There are besides this, other ways in which the truth of the church as the Christ is practically ignored, even by those still retaining professedly the right ground. The first, and most common, is, when Christ, for one’s own individual blessing, is exclusively before the soul. When this is the case, the service never goes beyond the gospel; and in evangelical ardour, one feels excused or exonerated, for inattention to or ignorance of, the church.
Again, there is another form, even more deceptive, where one is so engrossed with one’s own feelings, that there is a continued effort to be self-commended as a christian. This is often marked with great fervency and feeling, which is mere religiousness, and from which, as we see in Colossians the earnest believer, at rest about [p. 277] his soul, is preserved only by the truth of the church being laid hold of by faith, which leads him to know Christ in him as everything, and in all. Thus it was that holiness by faith had its origin, and it is generally betrayed by the way the feelings are acted on.

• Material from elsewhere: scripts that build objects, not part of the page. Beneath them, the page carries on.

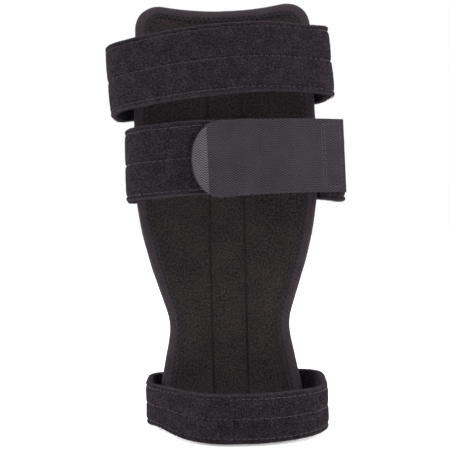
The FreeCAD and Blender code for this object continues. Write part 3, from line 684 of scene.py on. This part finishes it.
def palm_loop():
    arc, right, left = hug(SHELL_R + BINDING + 0.1 + BAND_HALF, 18.0, -18.0)
    corners = [(*along(right, 52.2), 13.0), arc, (*along(left, -46.8), 9.5), (-46.1, -1.5, 15.0),
               (-13.0, -31.6, 34.0), (20.0, -32.6, 60.0), (50.4, -20.0, 18.0)]
    tuck = ((116, 0), (128, 2.0), (138, 3.8), (147, 1.0), (156, 0), (226, 0), (238, 2.0), (250, 1.0), (262, 0))
    return Strap(corners, PALM_WIDE, PALM_WIDE / 2, closed=True, tuck=tuck)


def wrist_tab_strap():
    corners = [(-17.7, -33.8, 0), (20.0, -33.8, 110.0), (61.5, -25.9, 0)]
    droop = ((0, -1.5), (30, -2.3), (60, -2.2), (80, -1.4))
    return Strap(corners, TAPE_WIDE, WRIST_LEVEL, tilt=TAB_TILT, pivot_x=61.5 + PANEL_X, droop=droop)


def forearm_tab_strap():
    arc, tip, leave = hug(SHELL_R + 0.35 + 0.45 + 0.6 + TAPE_HALF, -2.0, -24.0)
    return Strap([(*tip[:2], 0), arc, (*along(leave, -61.6), 0)], TAPE_WIDE, FOREARM_LEVEL, tilt=FOREARM_TILT)


# ---- hook tape tabs

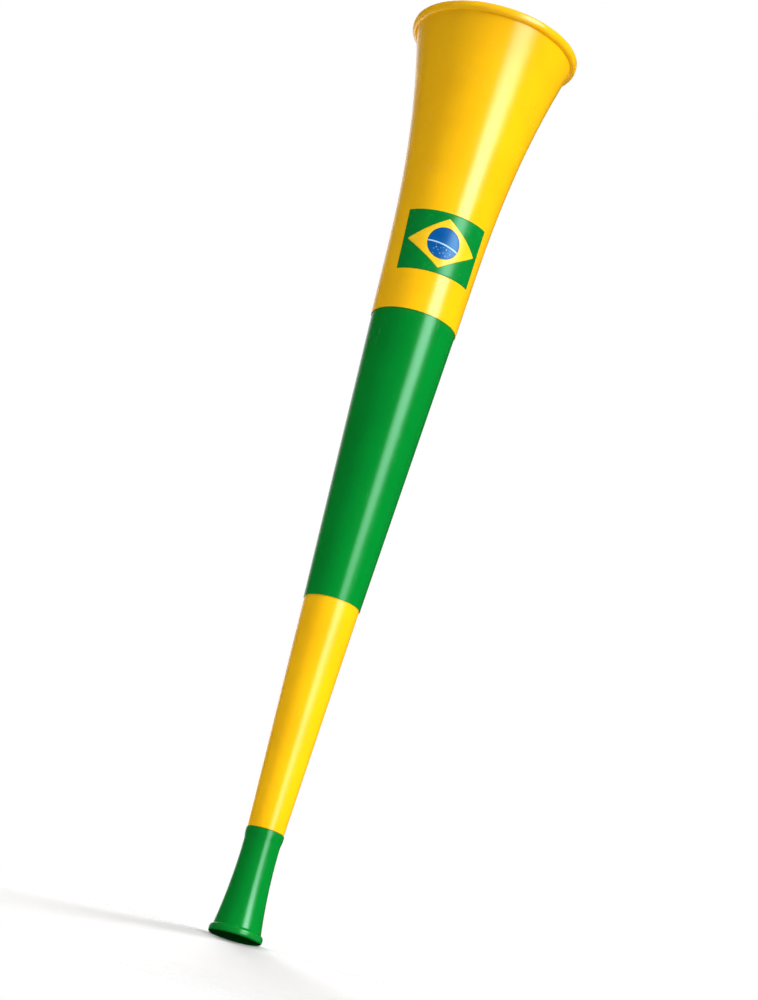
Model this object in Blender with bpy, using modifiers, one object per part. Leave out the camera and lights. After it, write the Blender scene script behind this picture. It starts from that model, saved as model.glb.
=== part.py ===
"""Collapsible stadium horn: mouthpiece, two tapered tube sections and a flared bell.

Run in Blender 4.5. The scene is in metres with +Z up, the outlines below are in millimetres.
The horn stands on its mouthpiece: the origin is the centre of the mouthpiece rim, the axis is +Z.
Each section's wide end reaches up inside the narrow end of the next one, so the sections
telescope into the bell, and the mouthpiece plugs on to the narrow end of the lowest section.
"""
import math

import bpy

MM = 0.001

# Heights along the axis, measured from the mouthpiece rim
SLEEVE_TOP = 67.0
MIDDLE_START = 218.0
BELL_START = 416.0
TOTAL_LENGTH = 621.0

# How far the pieces reach into each other, and the room between them
SEAT_LENGTH = 24.0
SPIGOT_LENGTH = 24.7
SEAT_CLEARANCE = 0.25
END_CLEARANCE = 0.3

# Outer radii of the tapered tubes at the ends that show
LOWER_NARROW_RADIUS = 11.65
LOWER_WIDE_RADIUS = 17.85
MIDDLE_WIDE_RADIUS = 28.05

# Walls: the narrow ends thin down to a lip, so that the steps between sections stay small
WALL = 1.2
LIP_WALL = 0.4
SEAT_TAPER = 0.0125
EDGE_ROUND = 0.15
SOFT_ROUND = 0.4

# Bell: a slow cone from its narrow end, with a flare added from FLARE_START to the mouth
BELL_TAPER = 0.0445
FLARE_START = 451.0
FLARE_GROWTH = 16.5
FLARE_POWER = 2.35
FLARE_STATIONS = 11

# Turned-over lip round the bell's mouth
LIP_RADIUS = 56.4
LIP_HEIGHT = 6.2
LIP_TOP_ROUND = 1.8
LIP_UNDER_ROUND = 2.6
LIP_CREASE = 0.5
MOUTH_ROUND = 0.5

# Mouthpiece: a waisted sleeve that flares down to a rim flange
COLLAR_RADIUS = 12.1
COLLAR_HEIGHT = 3.0
COLLAR_BLEND = 4.0
COLLAR_ROUND = 10.0
WAIST_RADIUS = 11.45
WAIST_HEIGHT = 57.0
WAIST_GROWTH = 3.75
WAIST_POWER = 2.0
WAIST_STATIONS = 5
FLANGE_RADIUS = 16.95
FLANGE_HEIGHT = 5.3
FLANGE_SLOPE = 1.4
FLANGE_ROUND = 2.0
RIM_OUTER_ROUND = 1.5
RIM_INNER_ROUND = 0.9

# Inside the mouthpiece: bowl-shaped cup, throat, backbore and socket
CUP_RADIUS = 13.4
CUP_DEPTH = 24.0
CUP_STATIONS = 7
THROAT_RADIUS = 5.5
THROAT_END = 28.0
THROAT_ROUND = 1.0
BACKBORE_RADIUS = 8.3

# Spigot under the lowest section
SPIGOT_RADIUS = 10.1
SPIGOT_BORE_RADIUS = 8.7
BORE_WIDENING = 10.0

# Turning
SEGMENTS = 52
ROUND_STEP = math.radians(30)
MERGE_DISTANCE = 0.00001

GREEN = (0.000, 0.305, 0.040, 1.0)
YELLOW = (0.956, 0.597, 0.004, 1.0)
ROUGHNESS = 0.22


def clear_scene():
    """Remove every object that the file opened with."""
    for item in list(bpy.data.objects):
        bpy.data.objects.remove(item, do_unlink=True)


def new_collection(name):
    """Make a collection and link it to the scene."""
    collection = bpy.data.collections.new(name)
    bpy.context.scene.collection.children.link(collection)
    return collection


def plastic(name, colour):
    """Glossy moulded plastic of one colour."""
    material = bpy.data.materials.new(name)
    material.use_nodes = True
    shader = material.node_tree.nodes["Principled BSDF"]
    shader.inputs["Base Color"].default_value = colour
    shader.inputs["Roughness"].default_value = ROUGHNESS
    shader.inputs["Metallic"].default_value = 0.0
    material.diffuse_color = colour
    return material


def between(low, high, count):
    """Heights evenly spaced between two ends, both ends left out."""
    return [low + (high - low) * step / (count + 1) for step in range(1, count + 1)]


def corner_arc(before, corner, after, radius):
    """Points of the round that replaces one corner of an outline."""
    to_before = (before[0] - corner[0], before[1] - corner[1])
    to_after = (after[0] - corner[0], after[1] - corner[1])
    start = math.atan2(to_before[1], to_before[0])
    turn = math.atan2(to_after[1], to_after[0]) - start
    turn = math.atan2(math.sin(turn), math.cos(turn))
    reach = radius / math.tan(abs(turn) / 2)
    bisector = start + turn / 2
    centre_distance = math.hypot(radius, reach)
    centre = (corner[0] + centre_distance * math.cos(bisector),
              corner[1] + centre_distance * math.sin(bisector))
    sweep = math.pi - abs(turn)
    steps = max(1, round(sweep / ROUND_STEP))
    middle = bisector + math.pi
    side = -1 if turn > 0 else 1
    angles = [middle + side * sweep * (step / steps - 0.5) for step in range(steps + 1)]
    return [(centre[0] + radius * math.cos(angle), centre[1] + radius * math.sin(angle))
            for angle in angles]


def rounded(corners):
    """Outline points from (radius, height, round) corners, where a round of 0 stays a corner."""
    points = []
    for index, (radius, height, size) in enumerate(corners):
        before = corners[index - 1]
        after = corners[(index + 1) % len(corners)]
        if size:
            points += corner_arc(before, (radius, height), after, size)
        else:
            points.append((radius, height))
    return points


def turned(name, corners, material, collection):
    """Turn a closed outline round the Z axis, with the object's origin at its lower end."""
    outline = rounded(corners)
    base = min(height for _, height in outline)
    vertices = [(radius * MM, 0.0, (height - base) * MM) for radius, height in outline]
    edges = [(index, (index + 1) % len(vertices)) for index in range(len(vertices))]
    mesh = bpy.data.meshes.new(name)
    mesh.from_pydata(vertices, edges, [])
    piece = bpy.data.objects.new(name, mesh)
    piece.location.z = base * MM
    collection.objects.link(piece)
    screw = piece.modifiers.new("turn", "SCREW")
    screw.axis = "Z"
    screw.angle = math.tau
    screw.steps = SEGMENTS
    screw.render_steps = SEGMENTS
    screw.use_merge_vertices = True
    screw.merge_threshold = MERGE_DISTANCE
    screw.use_smooth_shade = True
    mesh.materials.append(material)
    return piece


def seat_widening():
    """How much a seat's radius grows over its length."""
    return SEAT_TAPER * SEAT_LENGTH


def narrow_bore(inner_wide_radius):
    """Bore radius of a section's narrow end, which goes round the wide end below it."""
    return inner_wide_radius + SEAT_CLEARANCE


def bell_radius(height):
    """Outer radius of the bell's wall at a height."""
    narrow = narrow_bore(MIDDLE_WIDE_RADIUS) + LIP_WALL
    cone = narrow + BELL_TAPER * (height - BELL_START)
    share = max(0.0, (height - FLARE_START) / (TOTAL_LENGTH - FLARE_START))
    return cone + FLARE_GROWTH * share ** FLARE_POWER


def make_bell(material, collection):
    """Flared bell with its turned-over lip and thin-lipped narrow end."""
    seat_end = BELL_START + SEAT_LENGTH
    lip_under = TOTAL_LENGTH - LIP_HEIGHT
    crease = lip_under + LIP_CREASE
    bore = narrow_bore(MIDDLE_WIDE_RADIUS)
    stations = between(seat_end, lip_under, FLARE_STATIONS)
    corners = [(LIP_RADIUS, TOTAL_LENGTH, LIP_TOP_ROUND),
               (LIP_RADIUS, lip_under, LIP_UNDER_ROUND),
               (bell_radius(crease), crease, 0)]
    corners += [(bell_radius(height), height, 0) for height in reversed(stations)]
    corners += [(bell_radius(seat_end), seat_end, 0),
                (bell_radius(BELL_START), BELL_START, EDGE_ROUND),
                (bore, BELL_START, EDGE_ROUND),
                (bore + seat_widening(), seat_end, 0)]
    corners += [(bell_radius(height) - WALL, height, 0) for height in stations]
    corners += [(bell_radius(lip_under) - WALL, lip_under, 0),
                (bell_radius(TOTAL_LENGTH) - WALL, TOTAL_LENGTH, MOUTH_ROUND)]
    return turned("bell", corners, material, collection)


def make_middle_section(material, collection):
    """Upper tube: thin-lipped narrow end below, seat for the bell above."""
    seat_end = MIDDLE_START + SEAT_LENGTH
    top = BELL_START + SEAT_LENGTH
    bore = narrow_bore(LOWER_WIDE_RADIUS)
    wide_end = MIDDLE_WIDE_RADIUS + seat_widening()
    corners = [(wide_end, top, EDGE_ROUND),
               (MIDDLE_WIDE_RADIUS, BELL_START, 0),
               (bore + LIP_WALL, MIDDLE_START, EDGE_ROUND),
               (bore, MIDDLE_START, EDGE_ROUND),
               (bore + seat_widening(), seat_end, 0),
               (MIDDLE_WIDE_RADIUS - WALL, BELL_START, 0),
               (wide_end - WALL, top, EDGE_ROUND)]
    return turned("middle_section", corners, material, collection)


def lower_radius(height):
    """Outer radius of the lower tube at a height."""
    share = (height - SLEEVE_TOP) / (MIDDLE_START - SLEEVE_TOP)
    return LOWER_NARROW_RADIUS + (LOWER_WIDE_RADIUS - LOWER_NARROW_RADIUS) * share


def make_lower_section(material, collection):
    """Lower tube: spigot for the mouthpiece below, seat for the middle section above."""
    top = MIDDLE_START + SEAT_LENGTH
    shoulder = SLEEVE_TOP + END_CLEARANCE
    foot = shoulder - SPIGOT_LENGTH
    wide_end = LOWER_WIDE_RADIUS + seat_widening()
    full_bore = shoulder + BORE_WIDENING
    foot_radius = SPIGOT_RADIUS - SEAT_TAPER * SPIGOT_LENGTH
    corners = [(wide_end, top, EDGE_ROUND),
               (LOWER_WIDE_RADIUS, MIDDLE_START, 0),
               (LOWER_NARROW_RADIUS, shoulder, EDGE_ROUND),
               (SPIGOT_RADIUS, shoulder, 0),
               (foot_radius, foot, EDGE_ROUND),
               (BACKBORE_RADIUS, foot, EDGE_ROUND),
               (SPIGOT_BORE_RADIUS, shoulder, 0),
               (lower_radius(full_bore) - WALL, full_bore, 0),
               (LOWER_WIDE_RADIUS - WALL, MIDDLE_START, 0),
               (wide_end - WALL, top, EDGE_ROUND)]
    return turned("lower_section", corners, material, collection)


def waist_radius(height):
    """Outer radius of the mouthpiece between its collar and its flange."""
    share = max(0.0, (WAIST_HEIGHT - height) / (WAIST_HEIGHT - FLANGE_HEIGHT))
    return WAIST_RADIUS + WAIST_GROWTH * share ** WAIST_POWER


def cup_radius(height):
    """Radius of the bowl-shaped cup, from its rim at height 0 to the throat."""
    return THROAT_RADIUS + (CUP_RADIUS - THROAT_RADIUS) * math.sqrt(1 - (height / CUP_DEPTH) ** 2)


def make_mouthpiece(material, collection):
    """Mouthpiece with its rim flange, cup, throat and the socket that takes the spigot."""
    collar_foot = SLEEVE_TOP - COLLAR_HEIGHT
    socket_floor = SLEEVE_TOP - SPIGOT_LENGTH
    socket_top = SPIGOT_RADIUS + SEAT_CLEARANCE
    socket_foot = socket_top - SEAT_TAPER * SPIGOT_LENGTH
    waist = between(FLANGE_HEIGHT, WAIST_HEIGHT, WAIST_STATIONS)
    cup = [CUP_DEPTH * math.sin(math.pi / 2 * step / CUP_STATIONS)
           for step in range(1, CUP_STATIONS)]
    corners = [(COLLAR_RADIUS, SLEEVE_TOP, SOFT_ROUND),
               (COLLAR_RADIUS, collar_foot, COLLAR_ROUND),
               (WAIST_RADIUS, collar_foot - COLLAR_BLEND, COLLAR_ROUND),
               (WAIST_RADIUS, WAIST_HEIGHT, 0)]
    corners += [(waist_radius(height), height, 0) for height in reversed(waist)]
    corners += [(waist_radius(FLANGE_HEIGHT), FLANGE_HEIGHT, SOFT_ROUND),
                (FLANGE_RADIUS, FLANGE_HEIGHT - FLANGE_SLOPE, FLANGE_ROUND),
                (FLANGE_RADIUS, 0, RIM_OUTER_ROUND),
                (CUP_RADIUS, 0, RIM_INNER_ROUND)]
    corners += [(cup_radius(height), height, 0) for height in cup]
    corners += [(THROAT_RADIUS, CUP_DEPTH, THROAT_ROUND),
                (THROAT_RADIUS, THROAT_END, THROAT_ROUND),
                (BACKBORE_RADIUS, socket_floor, EDGE_ROUND),
                (socket_foot, socket_floor, EDGE_ROUND),
                (socket_top, SLEEVE_TOP, EDGE_ROUND)]
    return turned("mouthpiece", corners, material, collection)


def build():
    """Make the four pieces of the horn."""
    clear_scene()
    collection = new_collection("stadium_horn")
    make_mouthpiece(plastic("green_mouthpiece", GREEN), collection)
    make_lower_section(plastic("yellow_lower_section", YELLOW), collection)
    make_middle_section(plastic("green_middle_section", GREEN), collection)
    make_bell(plastic("yellow_bell", YELLOW), collection)


build()
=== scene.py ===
"""Looks of the collapsible stadium horn: moulded walls, printed flag, studio and camera.

Runs in Blender 4.5 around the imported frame. Outlines are in millimetres, the scene in metres.
The horn stands on its mouthpiece: the axis is +Z and the printed flag faces -Y.
"""

import math

import bpy
from mathutils import Matrix, Vector


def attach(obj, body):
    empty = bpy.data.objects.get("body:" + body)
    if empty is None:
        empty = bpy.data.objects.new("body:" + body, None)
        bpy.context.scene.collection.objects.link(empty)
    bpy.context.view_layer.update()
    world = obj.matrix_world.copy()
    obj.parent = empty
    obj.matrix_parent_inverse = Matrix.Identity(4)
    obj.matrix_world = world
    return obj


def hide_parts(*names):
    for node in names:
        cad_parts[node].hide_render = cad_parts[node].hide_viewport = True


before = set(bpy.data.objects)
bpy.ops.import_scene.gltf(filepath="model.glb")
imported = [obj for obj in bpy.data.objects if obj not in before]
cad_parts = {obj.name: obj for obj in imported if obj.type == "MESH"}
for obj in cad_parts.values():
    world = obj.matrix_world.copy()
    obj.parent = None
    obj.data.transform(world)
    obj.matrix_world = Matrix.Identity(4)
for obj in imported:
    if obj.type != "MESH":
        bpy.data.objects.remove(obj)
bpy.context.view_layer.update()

MM = 0.001

# Heights along the axis, measured from the mouthpiece rim. The two joints above the mouthpiece
# are where the photograph has them, 1.4 and 5 mm below the solids' own.
SLEEVE_TOP = 67.0
MIDDLE_START = 216.6
BELL_START = 411.0
TOTAL_LENGTH = 621.0

# How far the pieces reach into each other, and the room between them
SEAT_LENGTH = 24.0
SPIGOT_LENGTH = 24.7
SEAT_CLEARANCE = 0.12
END_CLEARANCE = 0.3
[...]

I might enlarge on these various ways in which the truth of the church is lost, but I merely notice them, and close by referring to another which is more specious, and therefore the more dangerous; I mean when the truth of the Ephesians is held intellectually, which is always the case when the position in which God has set us is exclusively spoken of, leaving out the great power which, in His grace, He has attached to this great position.
I need not add more than the assured belief, that if the mystery, as it is in the mind of God — “the Christ” — were, even in a little measure, the centre of all service, there would be the deepest joy of heart, and power for usefulness.
We should be better evangelists, better teachers, better pastors, better in everything, ever rising to the worship that ascribes to Him “glory in the church by Christ Jesus throughout all ages, world without end. Amen”.